– Примешь гостя? – Олег стоял на пороге полный внутреннего блеска и какого-то, всегда сводящего её с ума, мужского шарма и наглой уверенности. Открыв дверь, она, не отвечая, сразу повернулась к нему спиной и пошла внутрь квартиры, приглашая этим движением его за собой. Он точно высчитал срок, когда от пережитого шока и обиды Агата перейдет в состояние ожидания каких-то действий от него. Когда эмоции спалят все переживания, и ей станут нужны какие-то объяснения и извинения, тогда она сможет их услышать.
Вообще, сама ситуация его где-то даже забавляла, он давно уже понял, что относится к жизни, как к игре. А игра всегда была его всепоглощающей страстью. Он, как ребенок, превращал в нее все, к чему прикасался. Игрой для него был не только бизнес, политика, все спортивные увлечения, но отношения с женщинами. И это занятие было самым упоительным и любимым. Нет, он не был легкомысленным или ветреным. И в своей среде его слова и дела имели весьма серьезный вес. И вряд ли кто из его друзей или противников подозревали, что все отношения с ними он строит в виртуальном пространстве его стратегий. Поэтому, комбинационно выстраивая готовые и моделируя новые игровые варианты, Олег одновременно создавал и событийную последовательность конкретного развития тех или иных жизненных ситуаций. Это всегда срабатывало, и ему было забавно наблюдать, как люди, вовлеченные в его головокружительную партию, бессознательно выполняли его режиссерский план. Это было похоже на шахматы, только с невыразимо большим количеством уровней, игроков и игровых комбинаций.
К игре с Агатой он серьезно не относился. Это была, по его мнению, слишком простая партия, поэтому, интригуя скорее себя, он оттягивал момент соблазнения, ожидая появление охотничьего азарта. Так домашняя кошка, компенсируя отсутствие реальной охоты, играет с клубком ниток. Она не знала условий этого вида развлечений своего друга, как не подозревала о существовании самой забавы. Поэтому, ступив на зыбкую паутину сотканных ситуативных лабиринтов, марионеточно точно выполняла все, что задумал кукловод.

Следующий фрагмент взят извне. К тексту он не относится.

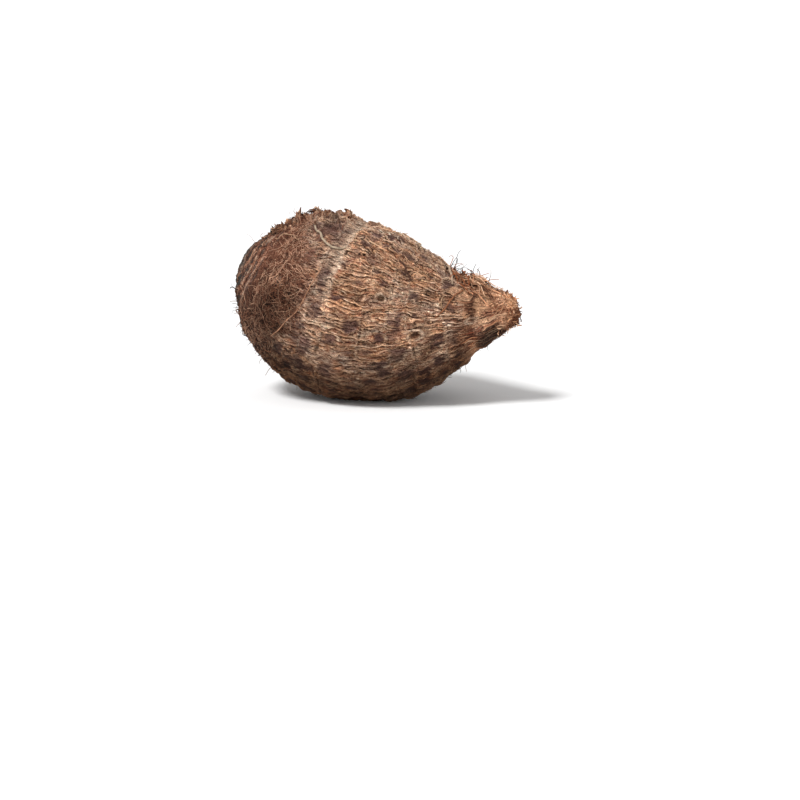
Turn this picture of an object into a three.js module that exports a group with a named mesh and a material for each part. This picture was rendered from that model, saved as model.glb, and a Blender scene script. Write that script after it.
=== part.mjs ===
// A taro root: the whole corm of Colocasia esculenta, one grown piece, lying on its belly.
// Millimetres, +Z up. The origin is on the surface that the corm lies on, below the middle of its bounding box.
// The long axis runs along X, from the blunt crown at -X to the broken neck at +X, and bends in the XZ plane.
//
// The skin starts as a LatheGeometry of the straight corm, with rows close together at the leaf scars.
// Each vertex is then shifted a little along the axis, so that the rows wander as the scars do, lifted by
// the relief formulas and set on the bent axis. Angles round the axis are 0 on top and 90 degrees at -Y.

import * as THREE from "three";
import { mergeVertices } from "three/addons/utils/BufferGeometryUtils.js";

// ---- Driving dimensions ----
const BELLY_RADIUS = 34.9; // at the thickest place
const AXIS = new THREE.CubicBezierCurve3( // the bent axis, from the crown's pole to the end of the neck
  new THREE.Vector3(-56.05, 0, 54.8),
  new THREE.Vector3(-19.75, 0, 33.2),
  new THREE.Vector3(14.45, 0, 24.4),
  new THREE.Vector3(58.55, 0, 38.7),
);
const AXIS_LENGTH = AXIS.getLength();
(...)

Потоптавшись на пороге, что должно было очевидно означать некую виноватую неловкость гостя, Олег прошел вслед за ней. Агата чувствовала, как подкашиваются от внезапной слабости ноги, поэтому, войдя в комнату, поспешила присесть, неловко примостившись на краю дивана. Она не знала, что сказать и почувствовала, что боится любых слов, которые сейчас могли бы прозвучать. Девушка ощущала свои руки трясущимися и какими-то противно лишними, и от этого в затянувшейся паузе с суетливым упрямством искала им какое-нибудь место. Наконец, сцепив ладошки, спрятала их между коленями и замерла, уставившись в пол. Ах, если бы он сейчас подошел и прижал её к себе, шепча на ухо слова прощения, она бы сдала свои позиции тихо и практически безропотно. Слишком тяжела была для нее та ноша, которую ей выпало носить последние дни. Она её раздавила и ненасытным вампиром до дна высосала все чувства и физические силы.

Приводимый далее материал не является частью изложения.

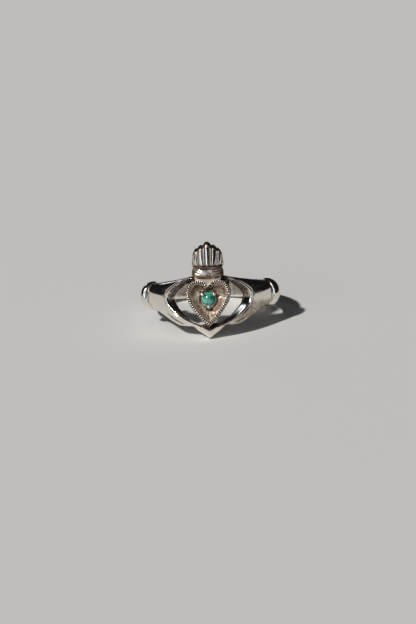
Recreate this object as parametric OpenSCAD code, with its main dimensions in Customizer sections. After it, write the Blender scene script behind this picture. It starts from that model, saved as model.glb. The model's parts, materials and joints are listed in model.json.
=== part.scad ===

Он все понимал. Видел её всю, изможденную и поникшую, донельзя опустошенную переживаниями, сожженную в адском пекле ревности. Её детская беспомощность и беззащитность лишили его желания врать и оправдываться. Олег понял, что она знает гораздо больше того, что увидела своими глазами. Её женская прозорливая душа изведала даже то, что еще только должно было случиться а, изведав, захолодела в ужасе. Сейчас её жизнь могла закончиться от его слов, а могла и вновь затеплиться, разгораясь огнем надежды.
Его мужской опыт подсказывал ему, каких слов она от него ждет. Но, он сделал то, что в понятную ей и ожидаемую схему их объяснения не укладывалось никак. Вместо просьб о прощении обиженная девушка вдруг услышала то, что никак не ожидала услышать…
Как любого игрока, Олега, прежде всего, увлекал сам процесс игры, погружаясь в упоительные волны ощущения всемогущества, он, конечно, хотел в конце любой игры видеть себя победителем. Но самое удивительное было то, что он никогда не выигрывал у женщин. Возможной виной этому был детский комплекс, унаследованный от матери – бесшабашной любительницы горячительных напитков и свободной любви. На трезвую голову мать, банально сломавшаяся после ухода отца, часто срывала на детях свое зло за свою неприкаянную женскую долю. И только пьяная, она слюняво лезла к ним со своими слезливыми ласками. А им, детям, ему – старшему и совсем еще маленькой сестре, было ужасно неловко за нее. Он всем своим детским сердцем стыдливо чувствовал презрение к ней окружающего мира и за это категорически не принимал никакой жалости от него.